Esa búsqueda de la eficacia es el elemento central del Libro Blanco sobre la democracia interpartidaria en China, dado a conocer también en diciembre del pasado año. En él se señala que dicho factor, sumado a la búsqueda institucionalizada del consenso, le confiere una superior calidad al sistema político chino frente a los liberales occidentales. Junto a ello, la meritocracia y la estabilidad compensarían con su buen desarrollo la inexistencia de espacios para plasmar una alternancia sistémica que en la práctica, en los sistemas liberales, tampoco sería tan trascendente atendiendo a las políticas auspiciadas por las principales fuerzas con opciones de gobierno, comprometidas con la defensa de un mismo modelo.

Por tanto, Xi quiere llevar el debate acerca de la idoneidad del sistema no al terreno de lo democrático-formal ni tampoco de vuelta a las contraposiciones del pasado siglo con la “democracia real” de inspiración soviética, sino centrar la hipotética competencia en el arbitrio de una legitimidad posrevolucionaria basada en la eficacia.

¿Juego de palabras o algo más?

Podemos descartar categóricamente estas elucubraciones señalando que se trata solo de subterfugios para edulcorar y hacer más aceptable un PCCh que aspira a ejercer una hegemonía política absoluta. Cabe tener presente el hecho de que el PCCh no tolera ninguna oposición, la intrascendencia de muchos de sus procesos políticos que se antojan meros simulacros o la nula independencia del poder judicial, por citar parámetros reclamables en nuestras latitudes. Estos elementos le aproximan a la visión tradicional del marxismo ortodoxo, en línea con el origen socialista del impulso revolucionario del que se reivindica continuador. Sin embargo, sin perder de vista todo ello y sin que de aquí puedan derivarse necesariamente experiencias trasladables, cabe prestar atención a los matices.

A lo largo de sus más de 70 años en el poder, el PCCh, obrando en gran medida por su propia cuenta y riesgo, ha logrado dar forma a un sistema híbrido que ha procurado equilibrios dinámicos entre algunos de sus principales vectores, ya nos refiramos a las tensiones entre lo público o lo privado, o entre la planificación y el mercado, por citar algunas variables relevantes.
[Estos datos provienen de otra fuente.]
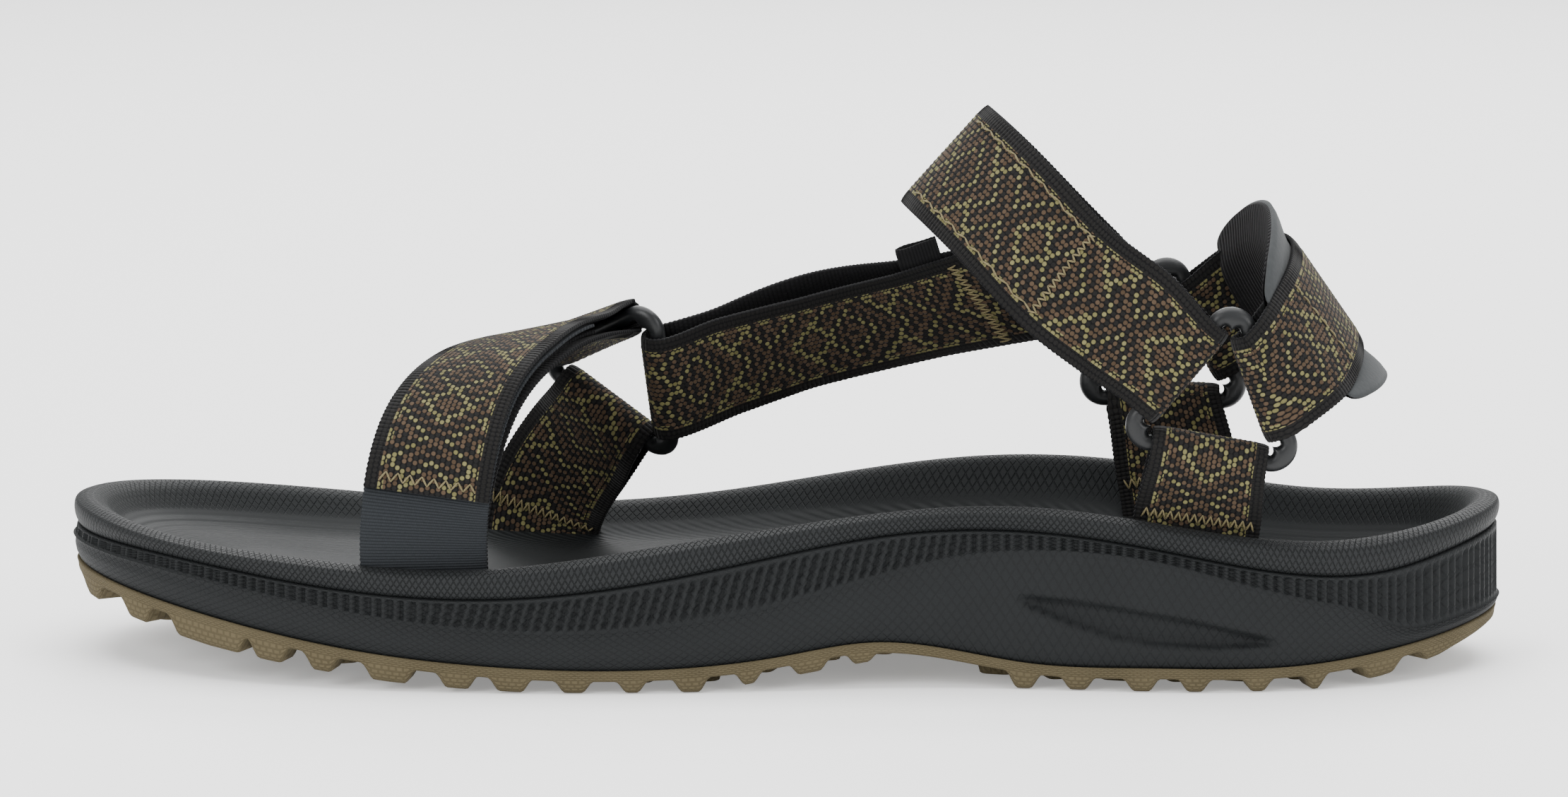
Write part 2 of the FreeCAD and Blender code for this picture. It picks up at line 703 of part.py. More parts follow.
# Slots in the footbed: place, long word, wide word, floor of the slot and turn.
SLOTS = {
    "toe_slot": ((-73.5, -41.6), "tail_slot", 10.5, 0.0),
    "toe_lateral_slot": ((-53.1, 42.1), "loop_slot", 8.0, 0.0),
    "medial_slot": ((83.3, -41.2), "loop_slot", 12.5, 0.0),
    "lateral_slot": ((85.6, 15.3), "loop_slot", 12.5, -11.0),
}
SHOCK_PAD_MIDDLE = (98.0, -13.0)
SHANK_MIDDLE = (24.0, -4.0)


def make_sole():
    """Rubber outsole, foam midsole, its two inserts, and the foam topsole."""
    prism = outline_prism("outer_prism")
    seat_prism = outline_prism("seat_prism", "seat_inset")
    cup_prism = outline_prism("cup_prism", "rim_width")
    plate_low = raised(OUTSOLE_TOP, -size("plate_thick"))
    plate = common("plate", prism, band("plate_band", plate_low, OUTSOLE_TOP))
    keep(fuse("outsole_body", [plate] + make_lugs()), "outsole")

    seat_low = raised(FOOTBED, -size("footbed_thick"))
    ceiling = level(FOOTBED, TALL)
    lower = common("lower_block", prism,
                   band("lower_band", OUTSOLE_TOP, PARTING_INNER, OUTSOLE_TOP, PARTING_OUTER))
    seat = common("seat", seat_prism, band("seat_band", seat_low, ceiling))
    midsole_blank = cut("midsole_blank", lower, seat)

    puck = doc.addObject("Part::Cylinder", "puck")
    puck.setExpression("Radius", "sizes.shock_pad_radius")
    puck.Height = 20.0
    puck.Placement = Placement(Vector(SHOCK_PAD_MIDDLE[0], SHOCK_PAD_MIDDLE[1], 9.5), Rotation())
    shock_pad = common("shock_pad", midsole_blank, puck)
    keep(shock_pad, "heel_shock_pad")
    bar_block = box("shank_block", SHANK_MIDDLE, "shank_long", "shank_wide", 0.0, TALL)
    shank_low = raised(FOOTBED, -size("footbed_thick") - size("shank_thick"))
    shank_band = common("shank_band", bar_block, band("shank_profile", shank_low, seat_low))
    shank = cut("shank", common("shank_piece", midsole_blank, shank_band), puck)
    keep(shank, "arch_shank")

    slots = []
    for name, (middle, wide, low, turn) in SLOTS.items():
        slots.append(box(name, middle, "slot_long", wide, low, TALL, turn))
    all_slots = fuse("all_slots", slots)
    pockets = fuse("pockets", [puck, shank_band, all_slots])
    keep(cut("midsole_body", midsole_blank, pockets), "midsole")

    block = common("rim_block", prism,
                   band("rim_band", OUTSOLE_TOP, RIM_INNER, OUTSOLE_TOP, RIM_OUTER))
    above = cut("above_midsole", block, midsole_blank)
    cup = common("cup", cup_prism, band("cup_band", FOOTBED, ceiling))
    hollow = cut("topsole_blank", above, cup)
    keep(cut("topsole_body", hollow, all_slots), "topsole")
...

Esa capacidad para integrar lo uno y su contrario, primando las complementariedades sobre las contradicciones, es lo que le ha permitido gestionar el salto económico que conocemos y la transformación de la realidad social del país.
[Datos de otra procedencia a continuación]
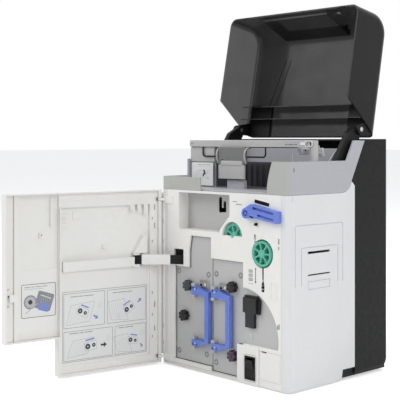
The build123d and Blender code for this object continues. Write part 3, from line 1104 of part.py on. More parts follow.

¿Y en lo político? ¿Cabría un esfuerzo híbrido similar? Mao decía que “la historia de la humanidad es un movimiento constante desde el reino de la necesidad hacia el reino de la libertad”. Para Xi, hoy, la “eficracia” no es una transición hacia una democracia más completa sino expresión de un “modelo alternativo de democracia china” que en buena medida considera prescindibles aquellos activos que en las democracias liberales consideramos irrenunciables hasta el punto de ser la “mínima compensación” por los desaguisados de una gestión a cada paso menos satisfactoria.
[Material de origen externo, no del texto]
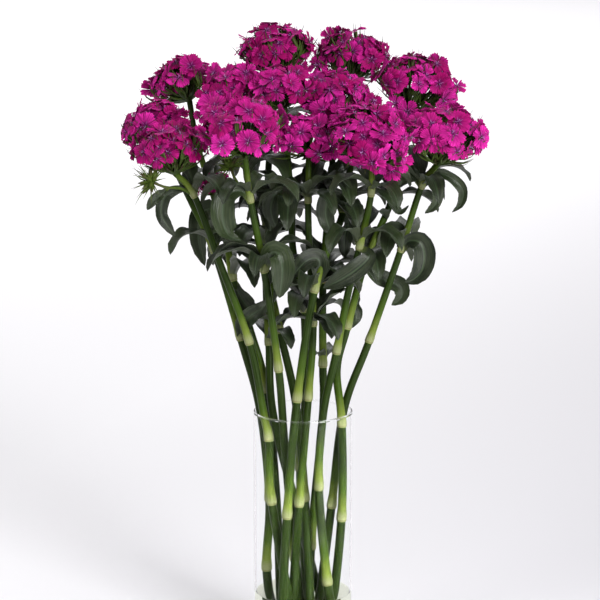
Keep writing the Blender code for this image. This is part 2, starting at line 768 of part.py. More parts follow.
def build_vase():
    inner = VASE_RADIUS - GLASS
    profile = [(0, 0), (VASE_RADIUS - 1.2, 0), (VASE_RADIUS, 1.2), (VASE_RADIUS, VASE_HEIGHT - 0.9),
               (VASE_RADIUS - 0.8, VASE_HEIGHT), (inner + 0.8, VASE_HEIGHT),
               (inner, VASE_HEIGHT - 0.9), (inner, VASE_FLOOR + 3), (inner - 3, VASE_FLOOR),
               (0, VASE_FLOOR)]
    glass = material("clear_glass", (0.96, 0.98, 0.97), 0.02, 1.0)
    return add_object("vase", *turned(profile, 40), glass)


def build_water():
    edge = VASE_RADIUS - GLASS - GAP
    bottom = VASE_FLOOR + GAP
    profile = [(0, bottom), (edge - 3, bottom), (edge, bottom + 3), (edge, WATER_LEVEL),
               (0, WATER_LEVEL)]
    clear = material("water", (0.97, 0.99, 0.98), 0.0, 1.0)
    water = add_object("water", *turned(profile, 40), clear)
    group = bpy.data.collections.new("holes")
    bpy.context.scene.collection.children.link(group)
    for name, spec in STEMS.items():
        hole = add_object("hole_" + name, *stem_hole(spec), clear)
        bpy.context.scene.collection.objects.unlink(hole)
        group.objects.link(hole)
    modifier = water.modifiers.new("holes", "BOOLEAN")
    modifier.operation = "DIFFERENCE"
    modifier.operand_type = "COLLECTION"
    modifier.collection = group
    modifier.solver = "EXACT"
    bpy.context.view_layer.objects.active = water
    bpy.ops.object.modifier_apply(modifier=modifier.name)
    for hole in list(group.objects):
        bpy.data.objects.remove(hole, do_unlink=True)
    bpy.data.collections.remove(group)


def roomy_skirt(name, spec, bracts, trees):
    """The calyx cone with bracts as long as the other heads and stems leave room for."""
    for reach in (1.0, 0.88, 0.76, 0.64):
        piece = skirt(spec, bracts, reach, random.Random(name))
        if not hits(piece, [tree for owner, tree in trees if owner != name]):
            break
    trees.append((name, tree_of(piece)))
    return piece


def plan_plants():
    """Heads, stem tubes, what else grows on each stem, and the leaves as blade values."""
    draw = random.Random(SEED)
    trees = []
    heads = {}
    for name, spec in [*STEMS.items(), ("14", LATE_HEAD)]:
        heads[name] = blossom(spec, draw)
        trees.append(("bloom", tree_of(heads[name])))
    tubes = {name: stem_tube(spec) for name, spec in STEMS.items()}
    trees.extend((name, tree_of(piece)) for name, piece in tubes.items())
    grown = {name: [roomy_skirt(name, spec, 7, trees)] for name, spec in STEMS.items()}
    base, axis, radius = head_place(LATE_HEAD)
    late_stalk = stalk(LATE_STALK + [base - axis * (0.45 * radius)], 1.5)
    trees.append(("03", tree_of(late_stalk)))
    grown["03"] += [late_stalk, roomy_skirt("03", LATE_HEAD, 5, trees)]
    for stem, points, radius in SHOOTS:
        shoot = [stalk(points, 1.4)] + bud_cluster(points, radius, draw)
        trees.extend((stem, tree_of(piece)) for piece in shoot)
        grown[stem] += shoot
    return heads, tubes, grown, all_leaves(trees, draw)


def build_plants():
    green = material("stem_and_leaf_green", (0.05, 0.13, 0.03), 0.45)
    pink = material("petal_magenta", (0.62, 0.01, 0.24), 0.55)
    heads, tubes, grown, leaves = plan_plants()
    for name, head in heads.items():
        add_object("bloom_" + name, *head, pink)
    for stem, spec in leaves:
        grown[stem].append(blade(*spec))
    for name in STEMS:
        fuse("stem_" + name, tubes[name], grown[name], green)


clear_scene()
build_vase()
build_water()
build_plants()
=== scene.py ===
"""Looks of a bunch of sweet william in a glass vase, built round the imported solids.

Lengths are in millimetres and are scaled when a mesh is made. The tables and the search
for room for the leaves are the ones the solids were made with, so that each fine stem,
leaf and blossom grows where its solid stands.
"""
import math
import random

import bmesh
import bpy
from mathutils import Matrix, Vector
from mathutils.bvhtree import BVHTree


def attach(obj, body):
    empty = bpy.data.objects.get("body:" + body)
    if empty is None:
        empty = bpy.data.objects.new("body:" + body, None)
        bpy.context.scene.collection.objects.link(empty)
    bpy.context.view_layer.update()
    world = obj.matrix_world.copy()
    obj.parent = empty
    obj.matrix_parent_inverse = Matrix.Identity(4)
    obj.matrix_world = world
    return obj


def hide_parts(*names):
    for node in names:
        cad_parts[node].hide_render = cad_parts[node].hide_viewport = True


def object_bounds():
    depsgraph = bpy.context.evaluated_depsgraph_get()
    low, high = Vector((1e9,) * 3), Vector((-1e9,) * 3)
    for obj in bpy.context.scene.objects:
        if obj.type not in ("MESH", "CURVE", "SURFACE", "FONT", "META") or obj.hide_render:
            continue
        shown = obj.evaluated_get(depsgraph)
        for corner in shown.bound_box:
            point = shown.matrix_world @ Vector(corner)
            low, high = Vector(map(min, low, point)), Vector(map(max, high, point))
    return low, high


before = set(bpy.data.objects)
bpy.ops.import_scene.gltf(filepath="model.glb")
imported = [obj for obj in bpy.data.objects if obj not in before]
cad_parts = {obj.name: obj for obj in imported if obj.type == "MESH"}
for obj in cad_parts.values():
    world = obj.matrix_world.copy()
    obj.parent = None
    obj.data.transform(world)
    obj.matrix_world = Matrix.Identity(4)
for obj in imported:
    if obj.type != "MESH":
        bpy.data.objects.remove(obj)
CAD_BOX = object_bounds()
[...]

De igual modo que la gobernanza a través de la ley que predica el PCCh no es lo mismo que un Estado de derecho en la acepción liberal, la “eficracia”, prescindiendo del reconocimiento de los derechos y libertades públicas, presenta una rémora significativa que desatiende ese equilibrio indispensable entre justicia y libertad. Aun así, en China, las posibilidades de experimentación alternativa debieran ser objeto de atento estudio -y crítica- y también de diálogo intersistémico.

Más que crear líneas divisorias infranqueables en aras de exaltar una confrontación que no nos importó lo más mínimo cuando nuestras multinacionales pensaban en los beneficios o nuestros líderes presagiaban lo inevitable de su sumisión política, lo que necesitamos es tender puentes que favorezcan el mutuo conocimiento y acerquen posiciones.